**REQUIRED WORK**
Locate all lines with the word "code". Copy them.

**DATASET**
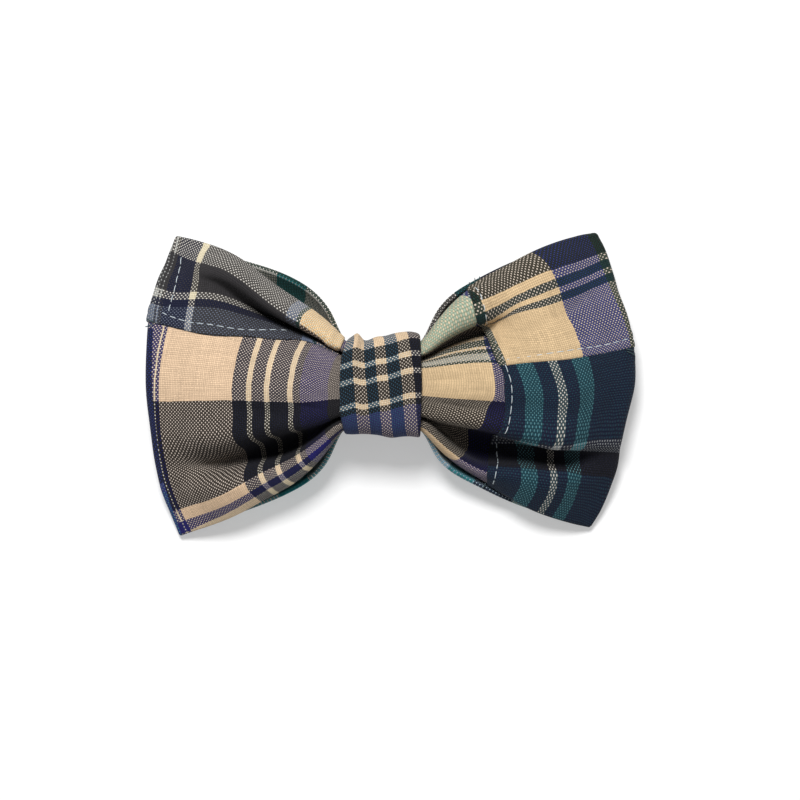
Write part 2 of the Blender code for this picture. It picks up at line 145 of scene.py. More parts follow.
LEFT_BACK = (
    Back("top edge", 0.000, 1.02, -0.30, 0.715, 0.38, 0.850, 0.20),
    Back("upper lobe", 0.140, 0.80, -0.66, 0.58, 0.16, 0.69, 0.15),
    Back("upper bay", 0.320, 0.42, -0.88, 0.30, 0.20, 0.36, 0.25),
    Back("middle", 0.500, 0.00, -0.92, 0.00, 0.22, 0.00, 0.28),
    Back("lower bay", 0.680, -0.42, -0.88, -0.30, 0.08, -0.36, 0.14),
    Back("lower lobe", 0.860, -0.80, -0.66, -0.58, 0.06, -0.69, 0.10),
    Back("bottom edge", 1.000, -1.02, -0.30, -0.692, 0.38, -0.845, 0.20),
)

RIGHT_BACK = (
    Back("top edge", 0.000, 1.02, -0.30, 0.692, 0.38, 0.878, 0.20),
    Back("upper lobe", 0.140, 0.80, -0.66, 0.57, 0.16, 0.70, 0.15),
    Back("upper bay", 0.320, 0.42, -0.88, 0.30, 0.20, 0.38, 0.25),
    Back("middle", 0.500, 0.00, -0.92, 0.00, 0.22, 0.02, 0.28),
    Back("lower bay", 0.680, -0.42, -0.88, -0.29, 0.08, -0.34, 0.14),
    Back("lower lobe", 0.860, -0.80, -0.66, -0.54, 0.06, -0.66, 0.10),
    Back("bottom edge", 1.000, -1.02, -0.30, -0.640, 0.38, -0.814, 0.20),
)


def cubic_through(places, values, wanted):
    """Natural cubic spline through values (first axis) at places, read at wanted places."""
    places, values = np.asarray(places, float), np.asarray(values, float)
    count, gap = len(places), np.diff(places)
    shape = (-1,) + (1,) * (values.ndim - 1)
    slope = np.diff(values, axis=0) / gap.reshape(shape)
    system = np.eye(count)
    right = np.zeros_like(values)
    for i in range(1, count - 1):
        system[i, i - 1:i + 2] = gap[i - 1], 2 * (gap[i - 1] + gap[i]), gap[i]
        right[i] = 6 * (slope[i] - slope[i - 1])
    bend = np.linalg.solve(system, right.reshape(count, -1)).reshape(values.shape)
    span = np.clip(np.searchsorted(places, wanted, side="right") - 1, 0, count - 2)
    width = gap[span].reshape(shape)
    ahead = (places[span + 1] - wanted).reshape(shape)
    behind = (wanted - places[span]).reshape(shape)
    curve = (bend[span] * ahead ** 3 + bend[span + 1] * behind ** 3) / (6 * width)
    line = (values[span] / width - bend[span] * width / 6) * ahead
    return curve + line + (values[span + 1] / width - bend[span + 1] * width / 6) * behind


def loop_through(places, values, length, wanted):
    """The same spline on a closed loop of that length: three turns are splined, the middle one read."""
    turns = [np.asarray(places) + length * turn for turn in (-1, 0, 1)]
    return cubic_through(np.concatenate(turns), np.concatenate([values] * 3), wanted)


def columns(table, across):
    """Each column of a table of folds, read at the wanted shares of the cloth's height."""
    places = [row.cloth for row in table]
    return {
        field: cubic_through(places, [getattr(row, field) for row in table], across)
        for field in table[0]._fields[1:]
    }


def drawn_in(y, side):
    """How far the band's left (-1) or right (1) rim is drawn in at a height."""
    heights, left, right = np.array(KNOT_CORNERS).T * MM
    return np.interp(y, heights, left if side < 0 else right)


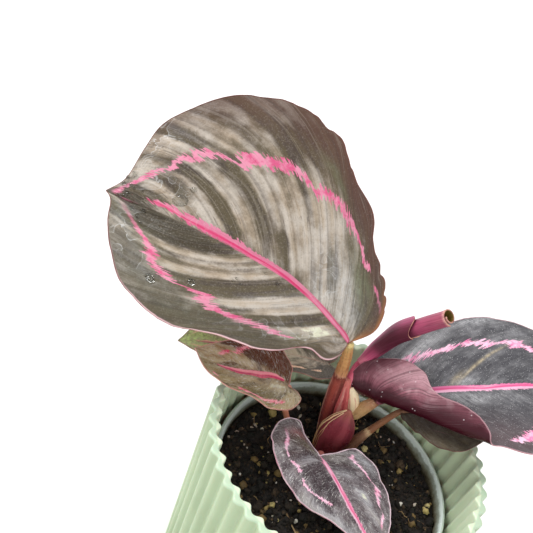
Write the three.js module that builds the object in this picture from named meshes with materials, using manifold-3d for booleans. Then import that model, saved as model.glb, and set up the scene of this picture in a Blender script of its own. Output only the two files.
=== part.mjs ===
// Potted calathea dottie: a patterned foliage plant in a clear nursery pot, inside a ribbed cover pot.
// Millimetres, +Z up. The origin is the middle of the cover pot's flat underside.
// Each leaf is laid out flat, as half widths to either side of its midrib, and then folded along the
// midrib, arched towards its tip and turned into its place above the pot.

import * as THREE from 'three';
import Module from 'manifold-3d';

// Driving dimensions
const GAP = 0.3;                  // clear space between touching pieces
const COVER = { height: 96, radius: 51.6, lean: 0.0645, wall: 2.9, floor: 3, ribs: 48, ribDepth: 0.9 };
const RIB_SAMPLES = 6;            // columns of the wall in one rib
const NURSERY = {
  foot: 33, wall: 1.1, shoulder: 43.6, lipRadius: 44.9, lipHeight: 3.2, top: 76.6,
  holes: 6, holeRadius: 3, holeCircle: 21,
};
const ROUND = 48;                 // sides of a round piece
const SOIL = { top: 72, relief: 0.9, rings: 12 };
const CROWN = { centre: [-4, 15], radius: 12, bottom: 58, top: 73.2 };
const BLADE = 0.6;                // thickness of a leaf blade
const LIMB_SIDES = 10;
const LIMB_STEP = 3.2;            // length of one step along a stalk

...

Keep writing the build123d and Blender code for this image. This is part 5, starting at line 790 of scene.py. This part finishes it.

**FINAL RESULT**
Write part 2 of the Blender code for this picture. It picks up at line 145 of scene.py. More parts follow.
Keep writing the build123d and Blender code for this image. This is part 5, starting at line 790 of scene.py. This part finishes it.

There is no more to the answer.